### SET TASK
Within the listing below, locate all lines containing the word "JSON". Copy each one.

### Records that describe objects
%%
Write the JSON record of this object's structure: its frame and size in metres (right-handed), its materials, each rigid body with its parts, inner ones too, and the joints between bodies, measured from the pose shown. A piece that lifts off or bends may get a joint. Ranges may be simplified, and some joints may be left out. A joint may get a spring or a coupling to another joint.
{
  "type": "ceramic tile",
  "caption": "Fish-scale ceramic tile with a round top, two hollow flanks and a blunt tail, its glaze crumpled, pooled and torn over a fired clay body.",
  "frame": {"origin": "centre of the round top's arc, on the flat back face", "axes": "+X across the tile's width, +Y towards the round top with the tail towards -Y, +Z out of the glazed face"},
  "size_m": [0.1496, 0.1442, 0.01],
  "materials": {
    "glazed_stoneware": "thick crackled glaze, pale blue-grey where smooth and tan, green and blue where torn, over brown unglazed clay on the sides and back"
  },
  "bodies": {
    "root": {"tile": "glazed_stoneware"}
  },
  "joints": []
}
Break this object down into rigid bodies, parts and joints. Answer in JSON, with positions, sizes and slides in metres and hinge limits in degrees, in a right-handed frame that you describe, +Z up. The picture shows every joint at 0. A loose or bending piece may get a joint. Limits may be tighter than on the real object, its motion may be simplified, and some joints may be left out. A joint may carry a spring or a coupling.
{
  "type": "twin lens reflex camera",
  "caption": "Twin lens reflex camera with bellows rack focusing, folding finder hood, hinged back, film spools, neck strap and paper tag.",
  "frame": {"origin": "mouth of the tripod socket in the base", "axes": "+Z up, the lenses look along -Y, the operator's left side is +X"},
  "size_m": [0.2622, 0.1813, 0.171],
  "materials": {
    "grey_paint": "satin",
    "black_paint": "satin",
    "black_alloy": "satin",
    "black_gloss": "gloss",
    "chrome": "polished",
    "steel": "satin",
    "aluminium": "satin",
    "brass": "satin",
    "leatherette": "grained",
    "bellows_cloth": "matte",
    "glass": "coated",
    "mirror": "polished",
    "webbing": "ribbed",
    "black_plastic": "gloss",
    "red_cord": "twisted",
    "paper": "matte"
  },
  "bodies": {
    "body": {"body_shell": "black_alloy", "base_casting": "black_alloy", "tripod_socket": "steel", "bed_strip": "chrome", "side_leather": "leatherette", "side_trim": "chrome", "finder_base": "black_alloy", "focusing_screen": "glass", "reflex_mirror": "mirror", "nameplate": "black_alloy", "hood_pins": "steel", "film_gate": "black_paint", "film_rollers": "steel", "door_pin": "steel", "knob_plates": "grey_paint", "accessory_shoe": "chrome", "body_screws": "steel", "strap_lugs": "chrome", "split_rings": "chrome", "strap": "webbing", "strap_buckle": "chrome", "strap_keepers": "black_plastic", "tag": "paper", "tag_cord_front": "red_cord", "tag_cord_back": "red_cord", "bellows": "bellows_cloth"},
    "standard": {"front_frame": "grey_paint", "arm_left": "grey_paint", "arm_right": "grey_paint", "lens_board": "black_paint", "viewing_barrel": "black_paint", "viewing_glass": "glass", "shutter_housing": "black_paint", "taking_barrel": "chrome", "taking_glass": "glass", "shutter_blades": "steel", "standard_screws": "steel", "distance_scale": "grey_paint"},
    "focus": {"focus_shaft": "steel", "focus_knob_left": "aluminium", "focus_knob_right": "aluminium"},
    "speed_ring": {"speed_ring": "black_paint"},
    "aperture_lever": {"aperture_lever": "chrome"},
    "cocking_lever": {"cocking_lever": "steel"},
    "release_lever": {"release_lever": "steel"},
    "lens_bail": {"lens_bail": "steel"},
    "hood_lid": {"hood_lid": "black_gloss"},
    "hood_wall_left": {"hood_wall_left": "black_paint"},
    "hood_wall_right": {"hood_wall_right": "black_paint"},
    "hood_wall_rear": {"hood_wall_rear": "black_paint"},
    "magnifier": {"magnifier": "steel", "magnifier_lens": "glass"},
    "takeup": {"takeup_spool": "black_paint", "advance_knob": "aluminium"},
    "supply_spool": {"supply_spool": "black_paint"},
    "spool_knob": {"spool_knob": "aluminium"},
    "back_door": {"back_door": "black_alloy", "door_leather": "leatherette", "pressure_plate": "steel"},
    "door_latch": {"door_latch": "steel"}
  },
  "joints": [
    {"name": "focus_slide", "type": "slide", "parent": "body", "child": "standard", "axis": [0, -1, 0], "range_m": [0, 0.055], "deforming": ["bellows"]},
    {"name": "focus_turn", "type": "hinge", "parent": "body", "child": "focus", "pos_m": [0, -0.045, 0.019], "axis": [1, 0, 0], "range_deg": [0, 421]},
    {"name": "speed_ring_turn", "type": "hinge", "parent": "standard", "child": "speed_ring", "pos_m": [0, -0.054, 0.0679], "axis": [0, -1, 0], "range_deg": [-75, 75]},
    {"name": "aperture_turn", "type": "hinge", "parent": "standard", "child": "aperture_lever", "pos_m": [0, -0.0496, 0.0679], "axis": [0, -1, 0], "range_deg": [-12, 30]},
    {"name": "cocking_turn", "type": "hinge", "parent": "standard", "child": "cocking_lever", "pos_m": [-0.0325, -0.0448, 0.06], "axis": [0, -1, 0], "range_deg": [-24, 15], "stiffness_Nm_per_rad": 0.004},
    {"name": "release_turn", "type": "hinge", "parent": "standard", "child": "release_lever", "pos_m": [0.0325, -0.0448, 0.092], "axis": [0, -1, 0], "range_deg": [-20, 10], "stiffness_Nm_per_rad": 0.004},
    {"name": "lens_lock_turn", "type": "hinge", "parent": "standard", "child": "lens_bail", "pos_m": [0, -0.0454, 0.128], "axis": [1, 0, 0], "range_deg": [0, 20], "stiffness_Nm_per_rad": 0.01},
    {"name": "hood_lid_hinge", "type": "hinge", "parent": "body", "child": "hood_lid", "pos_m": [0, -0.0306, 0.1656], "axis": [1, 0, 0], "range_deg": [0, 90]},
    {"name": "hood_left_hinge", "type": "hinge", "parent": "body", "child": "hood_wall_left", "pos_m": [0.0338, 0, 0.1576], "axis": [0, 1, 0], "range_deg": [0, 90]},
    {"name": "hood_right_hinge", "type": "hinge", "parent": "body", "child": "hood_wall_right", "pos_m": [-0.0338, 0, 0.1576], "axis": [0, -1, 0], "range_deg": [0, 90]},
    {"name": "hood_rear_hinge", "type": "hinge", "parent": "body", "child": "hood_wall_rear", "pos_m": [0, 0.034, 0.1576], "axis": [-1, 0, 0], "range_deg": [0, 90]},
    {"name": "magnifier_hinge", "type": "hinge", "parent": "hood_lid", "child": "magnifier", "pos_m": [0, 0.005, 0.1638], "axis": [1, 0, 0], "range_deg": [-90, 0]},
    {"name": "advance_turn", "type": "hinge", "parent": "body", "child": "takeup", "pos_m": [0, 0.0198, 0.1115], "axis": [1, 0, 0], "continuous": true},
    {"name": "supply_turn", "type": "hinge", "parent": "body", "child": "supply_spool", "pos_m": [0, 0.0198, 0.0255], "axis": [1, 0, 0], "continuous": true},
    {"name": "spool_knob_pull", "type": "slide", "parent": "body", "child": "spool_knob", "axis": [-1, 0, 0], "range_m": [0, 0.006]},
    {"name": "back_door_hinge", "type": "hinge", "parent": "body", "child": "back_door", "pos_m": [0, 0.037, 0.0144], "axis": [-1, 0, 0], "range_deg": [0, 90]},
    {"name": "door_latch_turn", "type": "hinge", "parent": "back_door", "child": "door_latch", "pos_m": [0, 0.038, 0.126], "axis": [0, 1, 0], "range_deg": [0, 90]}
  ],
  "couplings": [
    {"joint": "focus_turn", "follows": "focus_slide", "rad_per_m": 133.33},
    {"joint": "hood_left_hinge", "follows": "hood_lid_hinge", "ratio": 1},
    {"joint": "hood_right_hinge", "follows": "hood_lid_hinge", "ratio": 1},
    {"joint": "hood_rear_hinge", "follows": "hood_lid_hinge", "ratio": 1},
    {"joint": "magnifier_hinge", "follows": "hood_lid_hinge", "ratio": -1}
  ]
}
%%
%%
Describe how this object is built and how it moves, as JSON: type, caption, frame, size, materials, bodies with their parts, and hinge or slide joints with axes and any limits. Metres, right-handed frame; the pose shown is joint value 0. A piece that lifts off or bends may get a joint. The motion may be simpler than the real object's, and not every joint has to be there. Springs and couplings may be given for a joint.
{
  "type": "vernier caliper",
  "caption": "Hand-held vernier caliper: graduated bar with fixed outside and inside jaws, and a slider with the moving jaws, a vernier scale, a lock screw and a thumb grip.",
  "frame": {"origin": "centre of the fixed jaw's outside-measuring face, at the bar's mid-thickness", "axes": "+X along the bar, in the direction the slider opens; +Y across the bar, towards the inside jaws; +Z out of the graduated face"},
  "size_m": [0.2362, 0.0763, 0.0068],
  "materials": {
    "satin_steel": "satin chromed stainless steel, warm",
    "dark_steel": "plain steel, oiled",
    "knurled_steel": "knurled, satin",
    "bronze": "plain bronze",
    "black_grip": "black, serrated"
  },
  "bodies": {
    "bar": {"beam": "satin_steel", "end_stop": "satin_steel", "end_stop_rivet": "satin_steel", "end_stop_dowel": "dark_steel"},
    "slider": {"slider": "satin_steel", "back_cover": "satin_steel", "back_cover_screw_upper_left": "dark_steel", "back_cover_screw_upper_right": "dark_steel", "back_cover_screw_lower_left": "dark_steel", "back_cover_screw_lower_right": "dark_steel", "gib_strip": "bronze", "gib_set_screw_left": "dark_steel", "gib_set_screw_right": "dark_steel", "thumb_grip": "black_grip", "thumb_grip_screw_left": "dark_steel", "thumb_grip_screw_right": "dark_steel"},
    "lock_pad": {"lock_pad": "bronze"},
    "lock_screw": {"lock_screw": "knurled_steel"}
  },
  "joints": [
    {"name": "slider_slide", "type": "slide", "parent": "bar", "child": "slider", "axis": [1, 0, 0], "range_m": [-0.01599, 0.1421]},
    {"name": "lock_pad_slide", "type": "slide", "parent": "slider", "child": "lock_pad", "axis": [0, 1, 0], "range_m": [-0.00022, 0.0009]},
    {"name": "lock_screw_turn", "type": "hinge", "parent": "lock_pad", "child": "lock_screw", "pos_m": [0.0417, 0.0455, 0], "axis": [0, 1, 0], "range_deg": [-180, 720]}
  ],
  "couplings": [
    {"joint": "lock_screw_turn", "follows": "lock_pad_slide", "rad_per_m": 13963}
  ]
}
%%
### RESPONSE
Write the JSON record of this object's structure: its frame and size in metres (right-handed), its materials, each rigid body with its parts, inner ones too, and the joints between bodies, measured from the pose shown. A piece that lifts off or bends may get a joint. Ranges may be simplified, and some joints may be left out. A joint may get a spring or a coupling to another joint.
Break this object down into rigid bodies, parts and joints. Answer in JSON, with positions, sizes and slides in metres and hinge limits in degrees, in a right-handed frame that you describe, +Z up. The picture shows every joint at 0. A loose or bending piece may get a joint. Limits may be tighter than on the real object, its motion may be simplified, and some joints may be left out. A joint may carry a spring or a coupling.
Describe how this object is built and how it moves, as JSON: type, caption, frame, size, materials, bodies with their parts, and hinge or slide joints with axes and any limits. Metres, right-handed frame; the pose shown is joint value 0. A piece that lifts off or bends may get a joint. The motion may be simpler than the real object's, and not every joint has to be there. Springs and couplings may be given for a joint.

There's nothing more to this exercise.